When they were bums
Forty-four years ago this month the ’66-’67 Maple Leafs began a season that would culminate in their winning the Cup. Who knew we’d still be waiting for the next one?
Clockwise from top: thousands of fans line Bay Street as the Toronto Maple Leafs make their way toward City Hall; the team celebrates by drenching coach Punch Imlach; Maple Leafs captain George Armstrong and Harold Ballard
At the time, as the long parade chugged its way up Bay Street, it was likely that most Torontonians wouldn’t have believed that this was it: the last Stanley Cup championship for 44 years — and counting.

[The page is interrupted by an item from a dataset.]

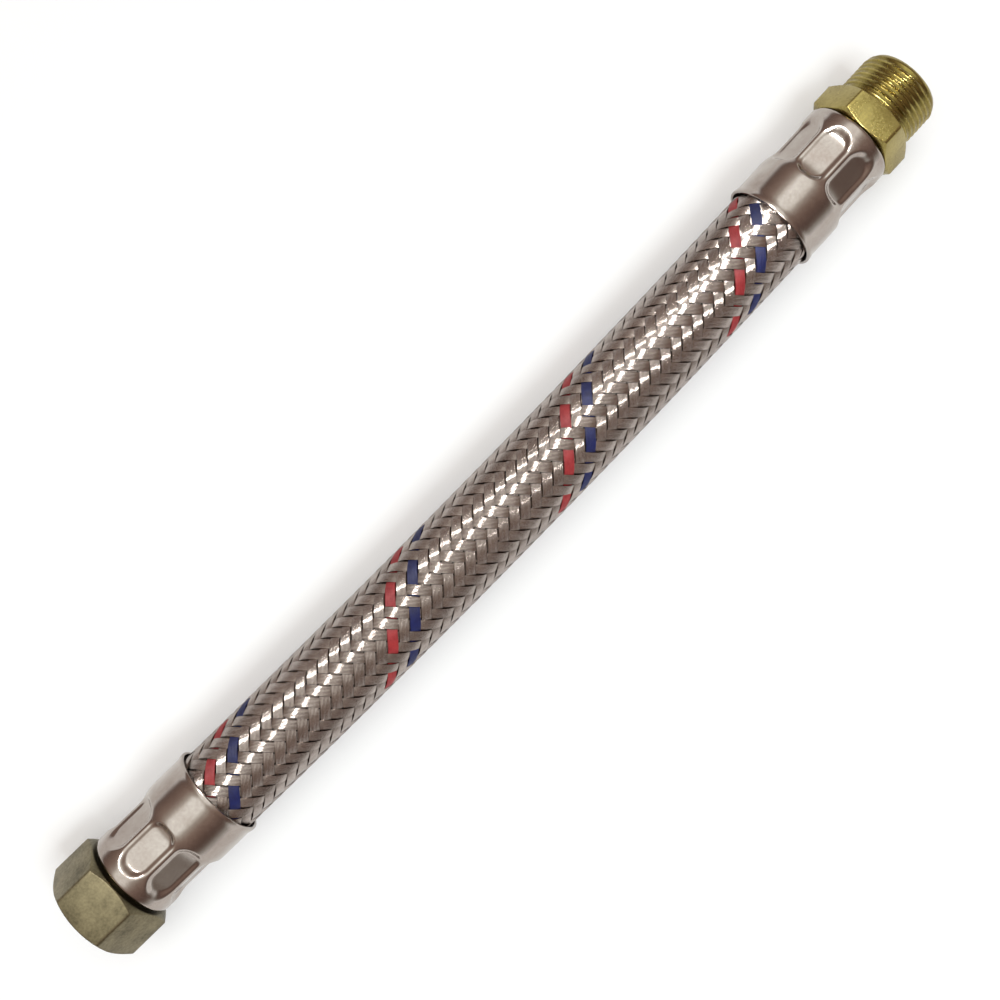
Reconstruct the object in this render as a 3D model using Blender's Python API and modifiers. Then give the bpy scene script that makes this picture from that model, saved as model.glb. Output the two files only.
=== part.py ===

As the beloved Toronto Maple Leafs suit up for another shot at glory, we felt it wise to revive those fading memories of the glory days of years past when winning a Stanley Cup was par for the course for this city.
Although they weren’t supposed to win, the Leafs entered the 1966-1967 season as a quality team — but as an old team. Coach Punch Imlach was famously quoted as saying of the team, “Oh, they may be bums, but they’re my bums.”
It was the 50th season of the franchise, and it got off to a rough start. At one point, the team had lost 10 straight games, and Imlach landed in the hospital, supposedly because of the stress of it all. Sound familiar?
But in this case, King Clancy took over the team and turned it around, led by Leafs legends Dave Keon and Frank Mahovlich, who were one and two in scoring, and by fiery young right winger Ron Ellis, who led the team in goals with 22.
The team finished in third behind the league-leading Chicago Blackhawks and the dreaded Montreal Canadiens. Come playoff time, the hometown squad rallied behind some stellar goaltending by Terry Sawchuck to defeat the Blackhawks in the first round, followed by the Canadiens, to hoist Lord Stanley’s mug for the last time. Keon was named playoff MVP in taking home his third Stanley Cup, and the parade was on.
In Toronto, kids were let off school early that day, and thousands lined the streets. And the team, sitting in a fleet of convertibles, wound their way through the downtown — from Maple Leaf Gardens to Toronto City Hall for the ceremony.
That is what it’s all about. And the hunt starts again Oct. 6 against, you guessed it, the Montreal Canadiens. Game on!